The former technical service manager of DuPont Singapore Electronics spoke about how he gave up his stable job to start Hi-P as a small tool maker in 1980.

Dr Yao overcame many setbacks. At one point he almost had the utilities to his office cut off because he did not pay the bills.

In 1993, Dr Yao saw the opportunity to venture into China as it was opening its doors to foreign investment. The move proved to be a big break for Hi-P. The firm has since grown into one of Singapore's largest electronics components makers, with a factory in Shanghai.

It is important to carry out due diligence when venturing overseas, said Mr Lee.

In 1982, his first step out of Singapore was to invest in Bangladesh.

"It was a failed venture as we were unfamiliar with the local business culture," said Mr Lee, who also felt that he did not have a strong team to oversee his overseas venture.

Undeterred, he started building a team to look for other opportunities overseas.

In 1997, due to demand for embroidery services by the then Walt Disney Trading Company, Sing Lun invested in an embroidery factory in Sri Lanka to service Walt Disney's embroidery needs in that country.

When the company was listed on the mainboard of the Singapore Exchange in 2000, its business in Sri Lanka was the major revenue contributor, said Mr Lee.

He added that it was by diversifying the company's business into garment manufacturing that he was able to break into more markets.

Automation has also helped to take the company's operations to a new level. By equipping its manufacturing facilities with the latest innovative garment manufacturing technologies, the company was able to attract new customers such as The North Face and Under Armour.

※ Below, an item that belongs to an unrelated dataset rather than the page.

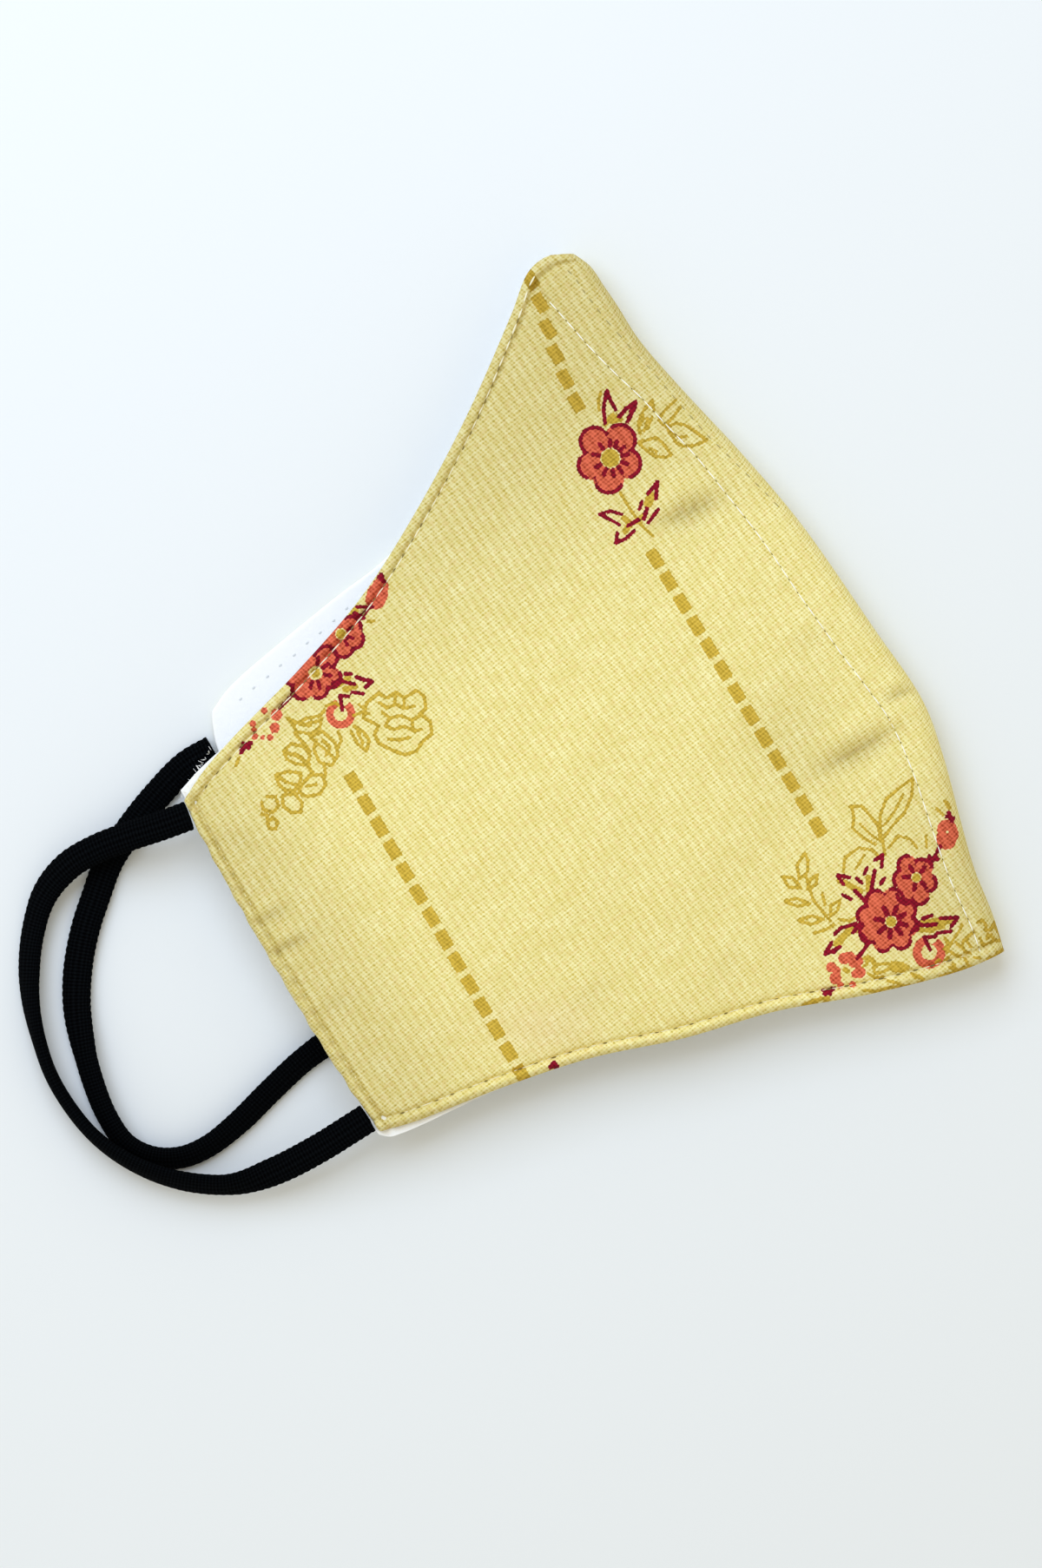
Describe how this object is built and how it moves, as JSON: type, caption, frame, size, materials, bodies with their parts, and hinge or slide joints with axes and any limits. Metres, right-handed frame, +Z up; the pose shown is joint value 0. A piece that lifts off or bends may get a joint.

Mr Lee said: "Being in a traditional business, we are aware of the transformation of products internally and environmental changes (that could affect our business). And the need to have a good team to carry out your dreams.

"We have been in business for 64 years, but there are only two years that the company suffered losses. Not only did we survive several financial crises, we also came out stronger because we were willing to try new things and took calculated risks."